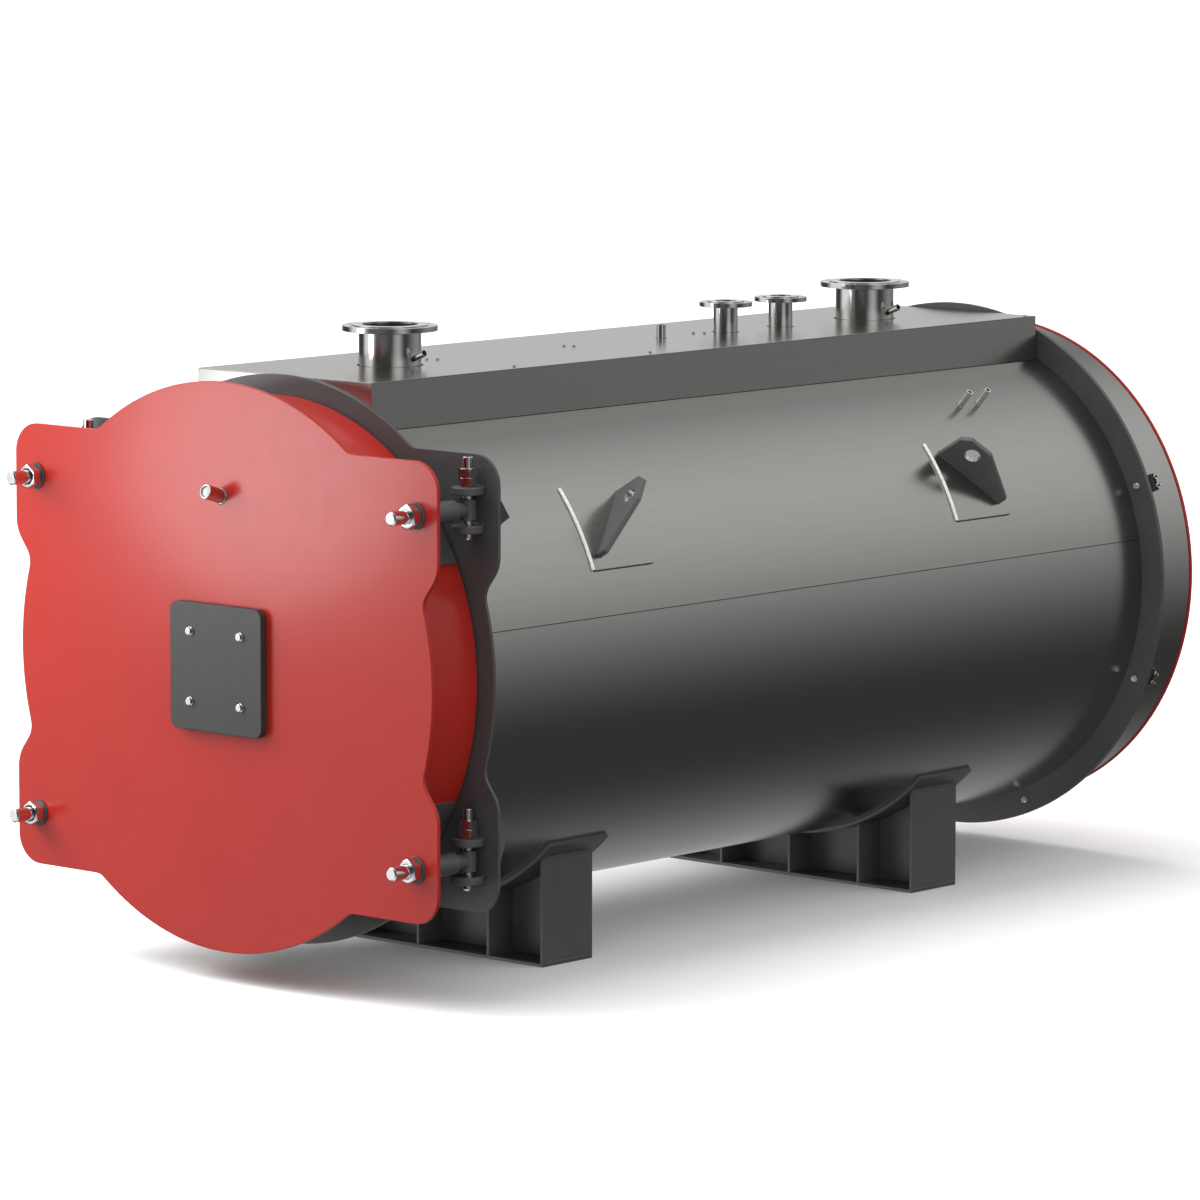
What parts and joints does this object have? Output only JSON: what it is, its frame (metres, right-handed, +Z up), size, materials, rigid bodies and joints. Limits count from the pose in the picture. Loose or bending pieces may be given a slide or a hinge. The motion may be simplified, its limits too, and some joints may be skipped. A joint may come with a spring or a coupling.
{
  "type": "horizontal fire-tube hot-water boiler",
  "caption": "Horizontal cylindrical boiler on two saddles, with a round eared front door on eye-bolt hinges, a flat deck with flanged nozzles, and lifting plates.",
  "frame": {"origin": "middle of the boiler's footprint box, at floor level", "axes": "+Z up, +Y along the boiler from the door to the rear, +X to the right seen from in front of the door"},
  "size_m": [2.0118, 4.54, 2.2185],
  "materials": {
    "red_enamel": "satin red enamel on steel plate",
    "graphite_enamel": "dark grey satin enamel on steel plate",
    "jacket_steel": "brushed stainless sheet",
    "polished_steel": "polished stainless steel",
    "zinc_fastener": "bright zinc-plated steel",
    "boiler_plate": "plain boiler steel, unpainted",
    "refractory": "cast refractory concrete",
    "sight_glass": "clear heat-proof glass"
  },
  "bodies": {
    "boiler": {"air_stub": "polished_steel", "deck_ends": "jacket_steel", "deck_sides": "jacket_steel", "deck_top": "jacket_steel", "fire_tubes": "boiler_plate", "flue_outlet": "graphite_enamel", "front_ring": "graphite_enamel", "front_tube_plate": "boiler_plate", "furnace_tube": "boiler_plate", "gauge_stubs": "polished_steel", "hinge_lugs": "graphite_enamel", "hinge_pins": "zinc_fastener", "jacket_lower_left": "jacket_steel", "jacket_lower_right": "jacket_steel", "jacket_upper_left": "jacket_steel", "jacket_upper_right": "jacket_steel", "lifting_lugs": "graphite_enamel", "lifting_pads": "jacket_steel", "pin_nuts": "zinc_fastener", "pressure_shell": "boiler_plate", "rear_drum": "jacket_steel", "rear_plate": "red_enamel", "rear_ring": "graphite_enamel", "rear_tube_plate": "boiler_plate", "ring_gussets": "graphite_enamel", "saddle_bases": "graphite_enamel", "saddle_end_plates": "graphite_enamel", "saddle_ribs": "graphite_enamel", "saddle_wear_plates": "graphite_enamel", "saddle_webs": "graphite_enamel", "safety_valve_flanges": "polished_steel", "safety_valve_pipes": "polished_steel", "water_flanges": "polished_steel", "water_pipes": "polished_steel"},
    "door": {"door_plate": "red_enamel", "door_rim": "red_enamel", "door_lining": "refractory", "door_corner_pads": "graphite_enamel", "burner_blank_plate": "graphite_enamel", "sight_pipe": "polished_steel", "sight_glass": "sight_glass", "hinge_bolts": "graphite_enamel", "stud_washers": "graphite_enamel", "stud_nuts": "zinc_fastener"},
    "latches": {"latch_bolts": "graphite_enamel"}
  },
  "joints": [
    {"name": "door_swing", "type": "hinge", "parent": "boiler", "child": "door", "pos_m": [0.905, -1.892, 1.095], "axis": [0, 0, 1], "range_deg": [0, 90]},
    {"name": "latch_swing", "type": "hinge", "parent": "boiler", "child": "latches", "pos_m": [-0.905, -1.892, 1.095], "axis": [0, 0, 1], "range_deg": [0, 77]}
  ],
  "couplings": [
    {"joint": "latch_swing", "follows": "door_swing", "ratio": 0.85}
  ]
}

> Short task
Tally the lines containing "bodies". Provide the number without any other words.

> Solution to this problem
2